Digital audiobook narrated by Joan Allen

Reta Williams is a successful author and translator, a wife, and a mother to three teenage daughters. Her oldest daughter, Norah, is a 19-year-old freshman at university, when Reta and her doctor husband, Tom, discover that Norah has apparently dropped out, and spends her days sitting on a Toronto street corner, with a signed around her neck that reads simply “Goodness.” The mystery of how and why her daughter has come to panhandling in this way is the major plot point of the novel.

However, this really isn’t a plot-driven story. It’s a character study: of what it means to be a woman, a mother, a writer, a feminist. Reta is worried sick about Norah, but she is still a wife, still meets friends for lunch, does laundry, buys gifts, works on her latest book, and she writes letters (which she doesn’t send) in response to articles she reads. Yet, while Reta continues to lead her life, she cannot stop thinking and worrying about Norah.

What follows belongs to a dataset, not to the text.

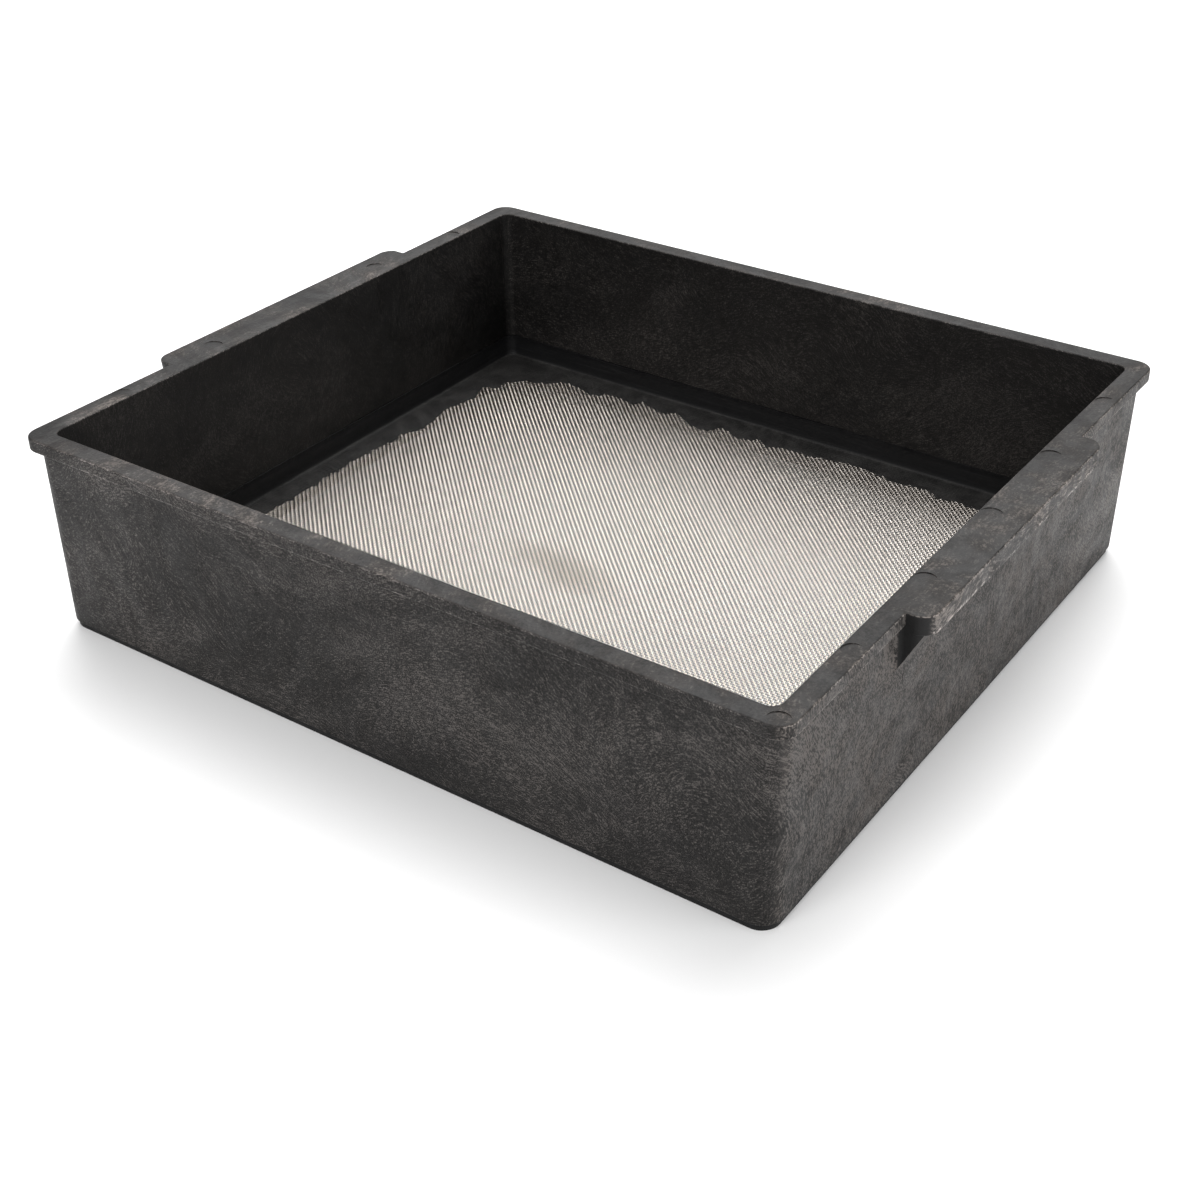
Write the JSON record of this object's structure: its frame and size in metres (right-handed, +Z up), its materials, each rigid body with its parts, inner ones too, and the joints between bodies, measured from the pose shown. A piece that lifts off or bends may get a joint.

I finished this book nearly two weeks ago, but I’ve been thinking about it ever since. I simply didn’t have the words to describe how I felt about it. The best way is to quote from the novel itself:
“A life is full of isolated events, but these events, if they are to form a coherent narrative, require odd pieces of language to cement them together, little chips of grammar (mostly adverbs or prepositions) that are hard to define, since they are abstractions of location or relative position, works like therefore, else, other, also, thereof, theretofore, instead, otherwise, despite, already, and not yet.
....Unless, with its elegiac undertones, is a term used in logic, a word breathed by the hopeful or by writers of fiction wanting to prise open the crusted world and reveal another plane of being, which is similar in its geographical particulars and peopled by those who resemble ourselves.”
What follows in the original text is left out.